The new £50 million package will be distributed across three strategic areas designed to strengthen Britain’s position across the entire critical minerals value chain. The largest portion, £25 million, will be allocated to an accelerator programme aimed at helping promising projects move from research and development into commercial-scale production.

A further £20 million will be directed toward establishing a rare earth magnet hub, an increasingly important segment of the supply chain given magnets’ central role in electric motors, renewable energy systems, defense applications, and advanced electronics. The remaining £5 million will support the creation of a demand-aggregation platform designed to coordinate industrial purchasing requirements, provide greater visibility for investors, and unlock private-sector capital for critical-mineral projects.

The approach suggests the government is seeking not only to support extraction but also to build processing and manufacturing capabilities that have historically been concentrated overseas.

One notable feature of Britain’s strategy is its focus on processing and recycling rather than relying solely on domestic mining. Industry experts believe that refining and processing represent the most strategically important segments of the critical minerals supply chain because they determine where raw materials ultimately become usable industrial products.

The government said the programme will support projects spanning extraction, processing, and recycling. This emphasis reflects Britain’s relatively limited domestic mineral reserves compared with countries such as Australia, Canada, and Chile, while leveraging the country’s strengths in advanced manufacturing, engineering, and research.

Recycling is becoming particularly important as governments seek alternative sources of rare earths and battery materials without depending entirely on new mining projects.

Rare Earth Magnets Emerging as a Key Battleground

The decision to allocate £20 million specifically toward rare earth magnets highlights an area increasingly viewed as a strategic vulnerability across Western economies. Rare earth magnets are crucial components in electric vehicles, offshore wind turbines, industrial robotics, military equipment, and numerous consumer electronics products.

Britain recently achieved a milestone in this area with the opening of its first commercial rare earth magnet facility in 25 years.

The Birmingham-based plant, operated by Mkango Resources’ HyProMag unit, produces magnets from recycled rare earth materials for electric motors and other advanced technologies. The facility is seen as an early example of how Britain hopes to rebuild parts of a supply chain that migrated to Asia over previous decades.

The move forms part of a broader shift in industrial policy among Western nations. What was once viewed primarily as an economic issue is increasingly framed as a matter of national security. Supply disruptions involving rare earths, lithium, cobalt, graphite, and other strategic materials could affect industries ranging from defense manufacturing to energy infrastructure and digital technologies.

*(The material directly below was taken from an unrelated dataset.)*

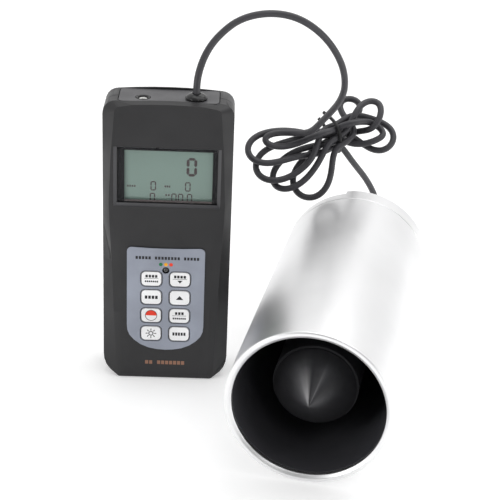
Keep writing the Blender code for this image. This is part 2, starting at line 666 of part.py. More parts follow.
def space_strands(line, apart, rounds, step):
    """Moves crossing strands apart and keeps the line smooth between the held places."""
    held = fixed_mask(line)
    count = len(line)
    order = np.arange(count)
    near_along = np.abs(order[:, None] - order[None, :]) * step < 4.0 * apart
    for turn in range(rounds):
        push = np.zeros_like(line)
        gap = line[:, None, :] - line[None, :, :]
        dist = np.linalg.norm(gap, axis=2) + 1e-9
        close = (dist < apart) & ~near_along
        weight = np.where(close, (apart - dist) / dist, 0.0)
        crowd = np.maximum(1, close.sum(axis=1, keepdims=True))
        push += (gap * weight[:, :, None]).sum(axis=1) / crowd
        middle = np.zeros_like(line)
        middle[1:-1] = (line[:-2] + line[2:]) / 2 - line[1:-1]
        bend = np.zeros_like(line)
        bend[1:-1] = middle[1:-1] - (middle[:-2] + middle[2:]) / 2
        size = np.linalg.norm(push, axis=1, keepdims=True)
        push *= np.minimum(0.9, 0.8 / np.maximum(size, 1e-9))
        curl = np.linalg.norm(middle, axis=1, keepdims=True)
        ease = np.where(curl > step ** 2 / (2 * LEAST_BEND), 0.3 * middle, 0.0)
        settling = turn > 0.6 * rounds
        change = push + 0.12 * bend if settling else push + 0.25 * bend + ease
        line = line + np.where(held[:, None], 0.0, change)
        axis_point = np.array(MOUTH)
        axis_dir = np.array(AXIS)
        rel = line - axis_point
        along = rel @ axis_dir
        radial = rel - np.outer(along, axis_dir)
        radius = np.linalg.norm(radial, axis=1)
        inside = (along < CUP_H + 3.0) & (radius < CUP_R + 3.2) & ~held
        line[inside] = (axis_point + np.outer(along, axis_dir)
                        + radial / radius[:, None] * (CUP_R + 3.2))[inside]
    return line


FINE_STEP = 2.4
fine = through(cable_route(), FINE_STEP)
fine = space_strands(fine, 4.9, 900, FINE_STEP)
cable_line = fine[::2]
if len(fine) % 2 == 0:
    cable_line = np.vstack([cable_line, fine[-1]])


def wire(name, points, radius, slot, resolution=2):
    curve = bpy.data.curves.new(name, "CURVE")
    curve.dimensions = "3D"
    curve.bevel_depth = radius * MM
    curve.bevel_resolution = resolution
    curve.use_fill_caps = True
    line = curve.splines.new("POLY")
    line.points.add(len(points) - 1)
    for point, place in zip(line.points, points):
        point.co = (*(np.array(place) * MM), 1)
    obj = bpy.data.objects.new(name, curve)
    bpy.context.scene.collection.objects.link(obj)
    bpy.context.view_layer.update()
    return smooth(adopt(to_mesh(obj), slot), 60)


wire("signal_cable", cable_line, CABLE_R, "rubber", 2)

# The tie: one turn of covered wire round the waist, its ends twisted away up and left.
TIE_R = 0.8
TIE_CLEAR = CABLE_R + TIE_R + 0.35
START = 118.0
offsets = fine - np.array(HANK_CENTRE)
TIED = [p for p in offsets if abs(p.dot(BUNDLE)) < 4.2 and np.linalg.norm(p) < 13.0]
TIED = [p - p.dot(BUNDLE) * BUNDLE for p in TIED]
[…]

The growing importance of artificial intelligence has added another dimension to the challenge. AI data centers, advanced chips, and high-performance computing systems require significant quantities of critical minerals, further intensifying competition for supplies.

Britain’s investment programme, therefore, sits at the intersection of several policy priorities: industrial competitiveness, energy transition, technological leadership, and national security.

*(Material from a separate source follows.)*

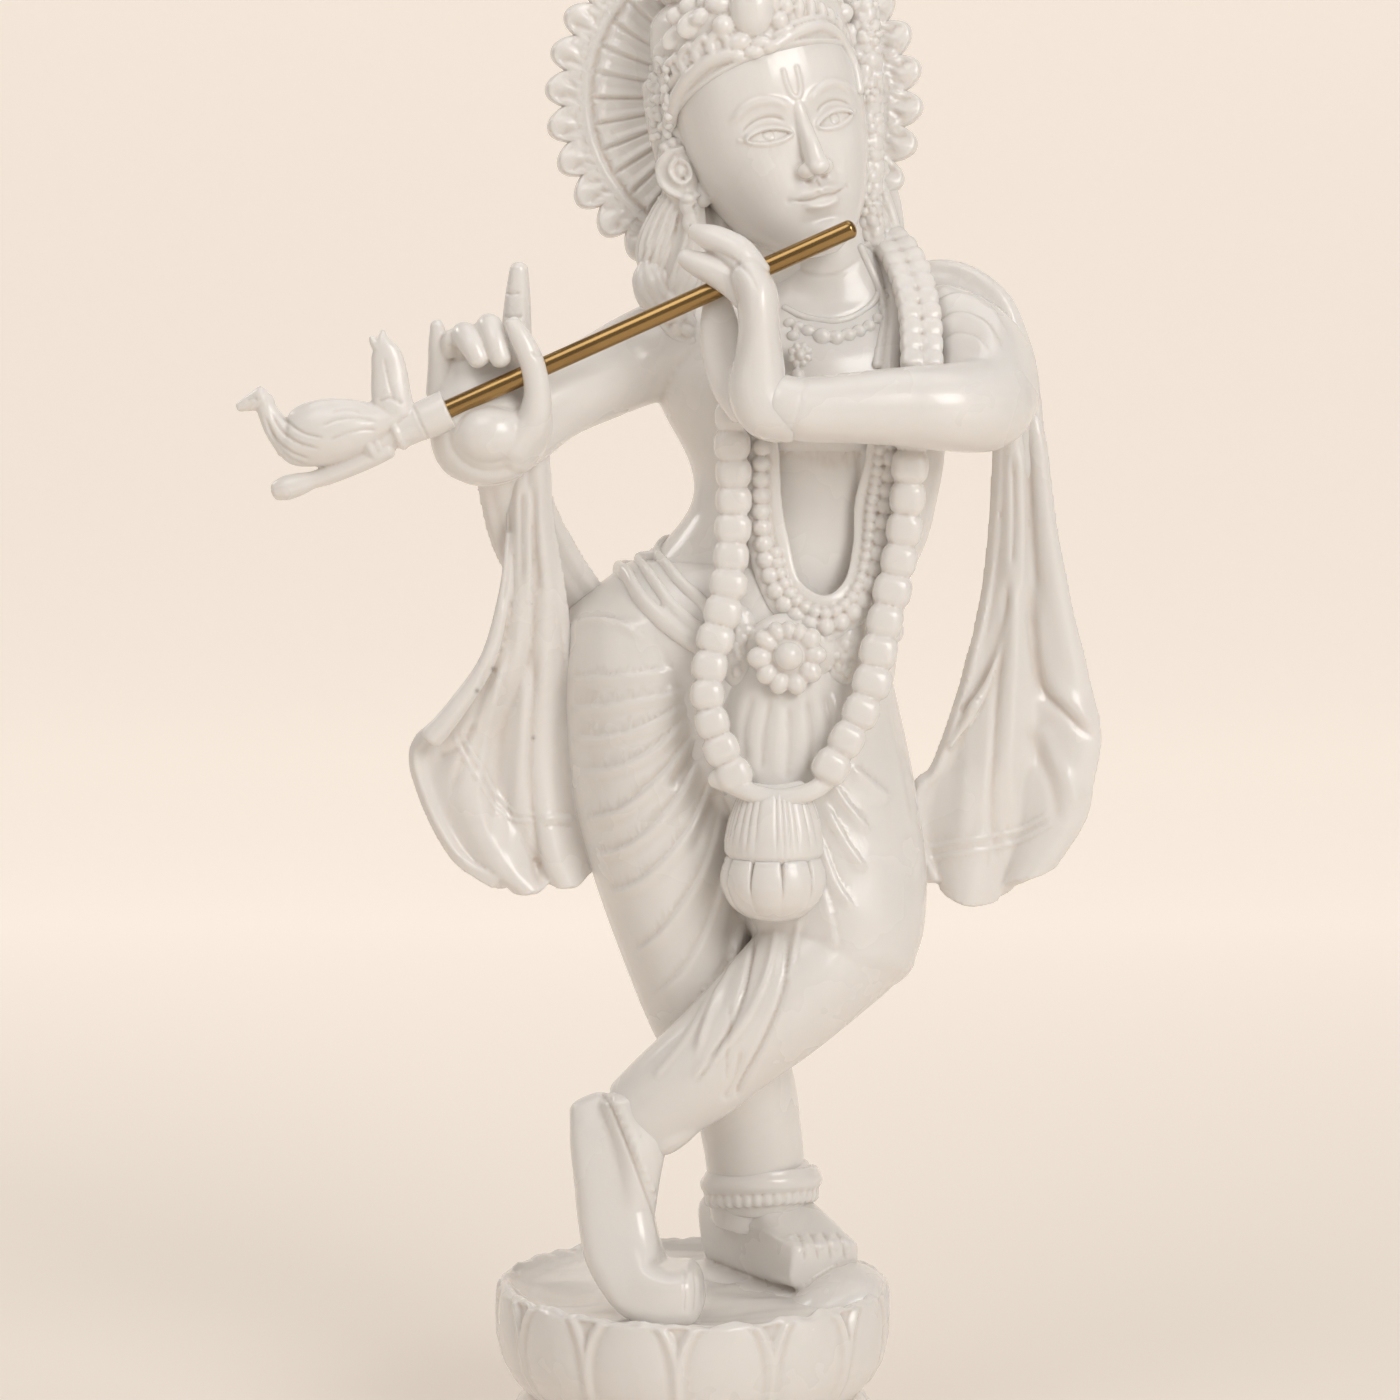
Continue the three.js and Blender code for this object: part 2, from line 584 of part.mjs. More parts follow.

Alongside domestic investment, Britain has been pursuing international partnerships aimed at diversifying mineral supply chains. The government has strengthened cooperation with allies, including the United States and South Korea, focusing on supply chain resilience, processing capabilities, investment opportunities, and technology sharing.

These partnerships are part of a wider Western effort to create alternative supply networks that reduce exposure to geopolitical risks. The strategy mirrors similar initiatives in the United States, European Union, Canada, Australia, and Japan, all of which have introduced policies to secure critical mineral supplies and expand domestic processing capacity.